- What is being asked: Which lines hold the word "handed"? Copy each of them from the material.

[Parts and joints as JSON]
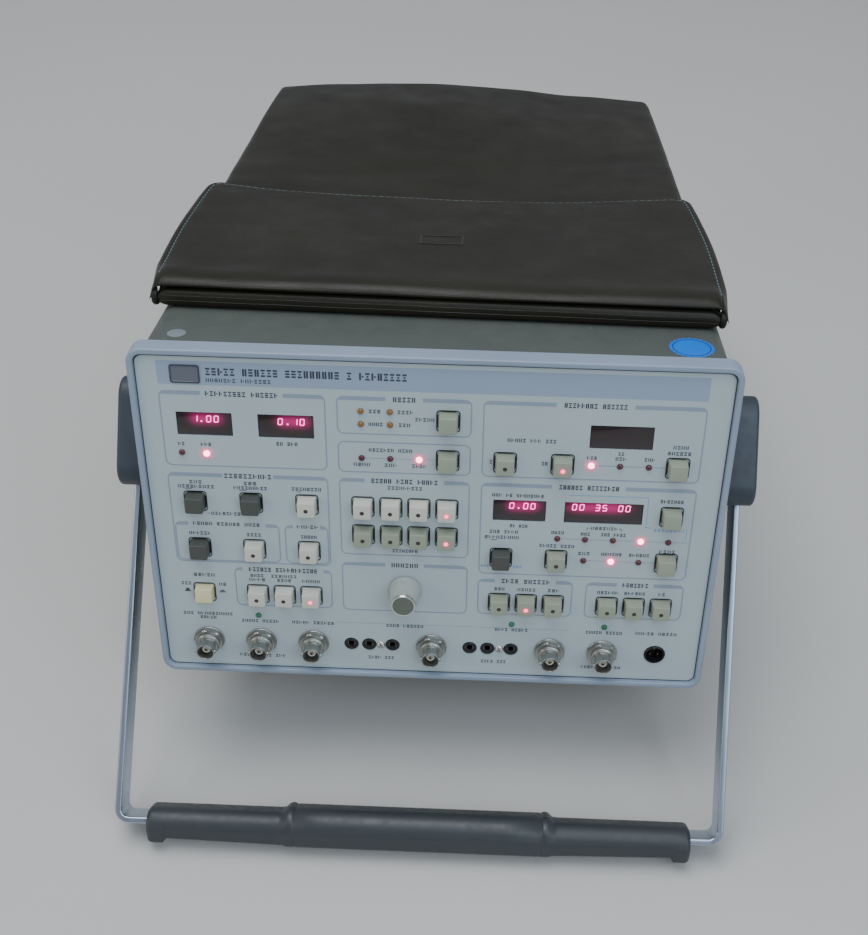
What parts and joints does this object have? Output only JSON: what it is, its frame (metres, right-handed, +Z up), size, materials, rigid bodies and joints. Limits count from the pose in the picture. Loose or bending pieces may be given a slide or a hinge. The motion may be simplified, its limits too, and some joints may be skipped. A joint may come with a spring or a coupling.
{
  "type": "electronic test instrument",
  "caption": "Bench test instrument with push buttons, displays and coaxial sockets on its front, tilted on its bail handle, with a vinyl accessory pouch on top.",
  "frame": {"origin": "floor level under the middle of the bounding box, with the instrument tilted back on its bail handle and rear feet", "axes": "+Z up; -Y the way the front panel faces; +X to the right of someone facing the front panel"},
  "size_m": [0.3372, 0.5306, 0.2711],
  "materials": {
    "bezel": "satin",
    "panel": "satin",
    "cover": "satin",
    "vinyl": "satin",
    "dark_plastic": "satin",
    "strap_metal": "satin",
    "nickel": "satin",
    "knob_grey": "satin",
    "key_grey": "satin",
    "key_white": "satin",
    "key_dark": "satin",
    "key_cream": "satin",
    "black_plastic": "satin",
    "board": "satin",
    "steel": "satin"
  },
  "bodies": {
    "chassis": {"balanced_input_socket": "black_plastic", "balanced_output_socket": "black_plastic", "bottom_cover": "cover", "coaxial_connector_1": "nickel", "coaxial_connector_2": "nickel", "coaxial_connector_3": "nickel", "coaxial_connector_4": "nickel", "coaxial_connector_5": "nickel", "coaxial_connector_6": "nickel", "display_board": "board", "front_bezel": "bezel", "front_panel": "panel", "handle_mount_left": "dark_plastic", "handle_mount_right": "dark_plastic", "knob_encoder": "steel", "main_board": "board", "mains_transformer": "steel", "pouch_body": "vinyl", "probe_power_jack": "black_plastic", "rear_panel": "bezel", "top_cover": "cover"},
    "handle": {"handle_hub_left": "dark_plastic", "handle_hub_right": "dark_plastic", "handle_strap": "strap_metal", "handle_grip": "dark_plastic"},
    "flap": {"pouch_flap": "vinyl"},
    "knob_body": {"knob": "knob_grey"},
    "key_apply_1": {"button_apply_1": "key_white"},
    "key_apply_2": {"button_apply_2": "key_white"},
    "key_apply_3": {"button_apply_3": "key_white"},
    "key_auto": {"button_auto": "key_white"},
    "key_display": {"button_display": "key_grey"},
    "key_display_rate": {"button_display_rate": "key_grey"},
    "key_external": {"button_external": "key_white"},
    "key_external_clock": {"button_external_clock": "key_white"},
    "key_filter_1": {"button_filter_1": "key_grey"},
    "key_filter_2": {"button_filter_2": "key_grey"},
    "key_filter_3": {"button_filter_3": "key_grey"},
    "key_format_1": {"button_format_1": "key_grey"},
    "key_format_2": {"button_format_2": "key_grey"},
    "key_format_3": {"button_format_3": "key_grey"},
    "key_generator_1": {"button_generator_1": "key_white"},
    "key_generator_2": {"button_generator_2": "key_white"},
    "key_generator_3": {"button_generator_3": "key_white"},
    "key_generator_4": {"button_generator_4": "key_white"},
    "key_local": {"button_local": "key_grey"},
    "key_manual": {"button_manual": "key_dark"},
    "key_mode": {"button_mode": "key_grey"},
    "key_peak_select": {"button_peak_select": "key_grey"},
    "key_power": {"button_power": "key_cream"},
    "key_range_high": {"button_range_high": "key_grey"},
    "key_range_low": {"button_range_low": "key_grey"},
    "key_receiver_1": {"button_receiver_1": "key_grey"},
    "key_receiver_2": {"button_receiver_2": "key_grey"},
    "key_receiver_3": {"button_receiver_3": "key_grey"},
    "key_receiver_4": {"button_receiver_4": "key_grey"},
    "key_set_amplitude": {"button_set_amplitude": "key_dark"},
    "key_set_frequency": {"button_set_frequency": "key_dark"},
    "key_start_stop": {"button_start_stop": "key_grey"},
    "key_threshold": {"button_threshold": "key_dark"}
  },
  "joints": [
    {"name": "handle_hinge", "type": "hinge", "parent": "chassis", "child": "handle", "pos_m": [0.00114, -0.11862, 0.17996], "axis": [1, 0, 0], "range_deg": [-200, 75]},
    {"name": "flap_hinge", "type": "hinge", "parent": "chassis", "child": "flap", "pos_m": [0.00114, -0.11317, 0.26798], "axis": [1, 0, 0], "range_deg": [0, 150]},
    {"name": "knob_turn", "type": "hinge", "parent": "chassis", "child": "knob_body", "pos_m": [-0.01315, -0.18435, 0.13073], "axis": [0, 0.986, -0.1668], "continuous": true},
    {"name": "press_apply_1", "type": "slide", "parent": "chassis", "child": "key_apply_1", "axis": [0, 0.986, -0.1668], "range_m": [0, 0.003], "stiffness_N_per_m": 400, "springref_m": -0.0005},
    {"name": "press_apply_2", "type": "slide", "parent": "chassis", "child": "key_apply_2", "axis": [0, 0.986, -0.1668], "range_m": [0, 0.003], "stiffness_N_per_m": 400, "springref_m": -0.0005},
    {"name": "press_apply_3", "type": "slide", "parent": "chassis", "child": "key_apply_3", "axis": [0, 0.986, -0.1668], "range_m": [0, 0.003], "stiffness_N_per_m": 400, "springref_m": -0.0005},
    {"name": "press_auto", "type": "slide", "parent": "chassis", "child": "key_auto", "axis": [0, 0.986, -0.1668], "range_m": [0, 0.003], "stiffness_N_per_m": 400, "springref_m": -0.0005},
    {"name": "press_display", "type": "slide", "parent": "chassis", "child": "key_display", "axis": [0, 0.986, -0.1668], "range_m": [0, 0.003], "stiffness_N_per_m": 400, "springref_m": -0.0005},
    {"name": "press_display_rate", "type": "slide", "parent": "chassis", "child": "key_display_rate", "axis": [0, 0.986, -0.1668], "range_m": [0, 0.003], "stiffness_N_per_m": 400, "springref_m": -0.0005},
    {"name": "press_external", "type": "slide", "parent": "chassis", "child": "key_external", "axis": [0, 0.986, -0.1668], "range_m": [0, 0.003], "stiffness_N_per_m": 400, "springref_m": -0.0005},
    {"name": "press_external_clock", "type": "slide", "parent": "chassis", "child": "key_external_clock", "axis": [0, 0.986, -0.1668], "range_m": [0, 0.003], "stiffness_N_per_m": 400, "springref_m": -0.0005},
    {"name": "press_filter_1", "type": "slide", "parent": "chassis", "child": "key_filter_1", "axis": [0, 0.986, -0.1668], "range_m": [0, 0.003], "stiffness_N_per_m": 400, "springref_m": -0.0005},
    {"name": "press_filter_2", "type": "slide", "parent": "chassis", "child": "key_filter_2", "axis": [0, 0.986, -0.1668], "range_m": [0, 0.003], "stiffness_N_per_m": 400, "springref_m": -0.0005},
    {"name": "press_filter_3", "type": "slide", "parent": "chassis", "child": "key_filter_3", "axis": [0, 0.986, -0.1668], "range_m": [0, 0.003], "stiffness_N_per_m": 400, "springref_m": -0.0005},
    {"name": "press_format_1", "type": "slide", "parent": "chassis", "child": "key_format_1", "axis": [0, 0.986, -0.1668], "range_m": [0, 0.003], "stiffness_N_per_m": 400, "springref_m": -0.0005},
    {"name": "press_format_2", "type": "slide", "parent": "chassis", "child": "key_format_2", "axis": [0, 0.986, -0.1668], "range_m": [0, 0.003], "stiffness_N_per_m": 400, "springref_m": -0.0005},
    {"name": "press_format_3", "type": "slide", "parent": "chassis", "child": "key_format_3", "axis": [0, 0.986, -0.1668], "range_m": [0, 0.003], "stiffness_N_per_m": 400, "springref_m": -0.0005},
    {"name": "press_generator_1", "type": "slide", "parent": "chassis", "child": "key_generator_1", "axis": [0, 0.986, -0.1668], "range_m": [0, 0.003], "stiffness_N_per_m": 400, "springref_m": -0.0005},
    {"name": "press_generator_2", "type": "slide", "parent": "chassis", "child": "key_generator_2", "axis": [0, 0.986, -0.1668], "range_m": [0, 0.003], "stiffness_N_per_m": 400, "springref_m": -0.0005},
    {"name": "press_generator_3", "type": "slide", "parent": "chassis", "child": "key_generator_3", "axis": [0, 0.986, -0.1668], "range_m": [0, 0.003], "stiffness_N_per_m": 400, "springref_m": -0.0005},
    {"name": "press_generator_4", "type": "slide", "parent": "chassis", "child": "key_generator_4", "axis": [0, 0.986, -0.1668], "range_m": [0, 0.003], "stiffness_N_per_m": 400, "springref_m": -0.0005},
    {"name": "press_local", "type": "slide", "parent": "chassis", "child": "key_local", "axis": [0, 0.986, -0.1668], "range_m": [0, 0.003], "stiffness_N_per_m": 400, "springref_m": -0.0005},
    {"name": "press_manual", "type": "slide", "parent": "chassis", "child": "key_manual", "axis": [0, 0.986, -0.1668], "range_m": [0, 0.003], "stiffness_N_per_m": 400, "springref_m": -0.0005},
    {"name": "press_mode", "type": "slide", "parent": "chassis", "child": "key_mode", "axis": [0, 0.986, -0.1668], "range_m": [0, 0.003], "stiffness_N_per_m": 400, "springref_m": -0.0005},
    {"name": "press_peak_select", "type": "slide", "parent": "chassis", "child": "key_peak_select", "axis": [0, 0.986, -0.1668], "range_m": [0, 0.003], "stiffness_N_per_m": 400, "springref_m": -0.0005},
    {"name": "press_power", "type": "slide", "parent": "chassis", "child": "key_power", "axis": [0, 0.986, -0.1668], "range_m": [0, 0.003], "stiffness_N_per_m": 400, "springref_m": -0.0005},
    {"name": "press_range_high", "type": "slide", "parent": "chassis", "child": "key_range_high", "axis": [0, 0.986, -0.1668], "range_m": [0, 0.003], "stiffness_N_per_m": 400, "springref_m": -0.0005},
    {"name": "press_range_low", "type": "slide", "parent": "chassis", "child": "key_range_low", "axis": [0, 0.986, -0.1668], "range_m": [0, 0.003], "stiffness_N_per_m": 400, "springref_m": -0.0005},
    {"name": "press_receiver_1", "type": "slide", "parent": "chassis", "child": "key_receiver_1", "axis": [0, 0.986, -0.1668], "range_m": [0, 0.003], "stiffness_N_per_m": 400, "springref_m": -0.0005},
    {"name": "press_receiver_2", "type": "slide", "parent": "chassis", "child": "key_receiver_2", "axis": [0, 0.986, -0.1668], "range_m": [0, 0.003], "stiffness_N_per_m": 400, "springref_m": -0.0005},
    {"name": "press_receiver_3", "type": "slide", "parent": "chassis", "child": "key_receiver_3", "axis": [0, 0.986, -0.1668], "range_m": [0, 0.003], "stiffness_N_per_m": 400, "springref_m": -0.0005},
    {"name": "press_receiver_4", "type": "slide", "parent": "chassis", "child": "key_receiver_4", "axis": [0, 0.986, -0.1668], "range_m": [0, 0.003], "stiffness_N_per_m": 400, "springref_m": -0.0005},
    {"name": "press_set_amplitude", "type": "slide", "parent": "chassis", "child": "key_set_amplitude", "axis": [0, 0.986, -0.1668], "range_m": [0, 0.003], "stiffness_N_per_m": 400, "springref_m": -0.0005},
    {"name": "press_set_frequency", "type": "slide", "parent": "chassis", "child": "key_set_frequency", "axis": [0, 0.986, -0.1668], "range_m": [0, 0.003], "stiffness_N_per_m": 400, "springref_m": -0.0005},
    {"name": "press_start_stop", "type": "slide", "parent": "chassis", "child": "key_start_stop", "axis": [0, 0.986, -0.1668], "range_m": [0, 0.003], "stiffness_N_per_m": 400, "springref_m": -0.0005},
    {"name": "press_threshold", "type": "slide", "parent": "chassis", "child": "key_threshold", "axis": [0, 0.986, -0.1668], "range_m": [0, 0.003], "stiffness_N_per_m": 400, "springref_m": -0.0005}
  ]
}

* * *

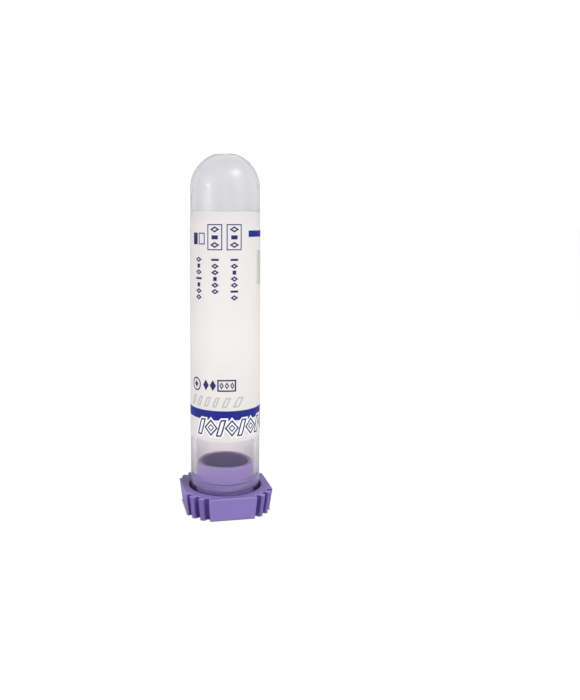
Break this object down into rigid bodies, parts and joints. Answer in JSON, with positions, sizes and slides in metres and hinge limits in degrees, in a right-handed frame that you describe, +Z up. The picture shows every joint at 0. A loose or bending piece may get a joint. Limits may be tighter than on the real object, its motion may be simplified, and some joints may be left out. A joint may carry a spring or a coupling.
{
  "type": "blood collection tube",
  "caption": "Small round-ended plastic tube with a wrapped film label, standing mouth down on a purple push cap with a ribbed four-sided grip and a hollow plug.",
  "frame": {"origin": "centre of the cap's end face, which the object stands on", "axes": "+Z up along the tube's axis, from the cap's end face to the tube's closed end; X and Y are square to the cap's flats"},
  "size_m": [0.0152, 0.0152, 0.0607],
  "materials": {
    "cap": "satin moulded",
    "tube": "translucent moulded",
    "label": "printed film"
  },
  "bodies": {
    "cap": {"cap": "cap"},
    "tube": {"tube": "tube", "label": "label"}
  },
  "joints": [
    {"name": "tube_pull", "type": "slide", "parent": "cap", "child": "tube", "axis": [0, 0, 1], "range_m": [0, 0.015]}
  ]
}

- Finished exercise:
What parts and joints does this object have? Output only JSON: what it is, its frame (metres, right-handed, +Z up), size, materials, rigid bodies and joints. Limits count from the pose in the picture. Loose or bending pieces may be given a slide or a hinge. The motion may be simplified, its limits too, and some joints may be skipped. A joint may come with a spring or a coupling.
Break this object down into rigid bodies, parts and joints. Answer in JSON, with positions, sizes and slides in metres and hinge limits in degrees, in a right-handed frame that you describe, +Z up. The picture shows every joint at 0. A loose or bending piece may get a joint. Limits may be tighter than on the real object, its motion may be simplified, and some joints may be left out. A joint may carry a spring or a coupling.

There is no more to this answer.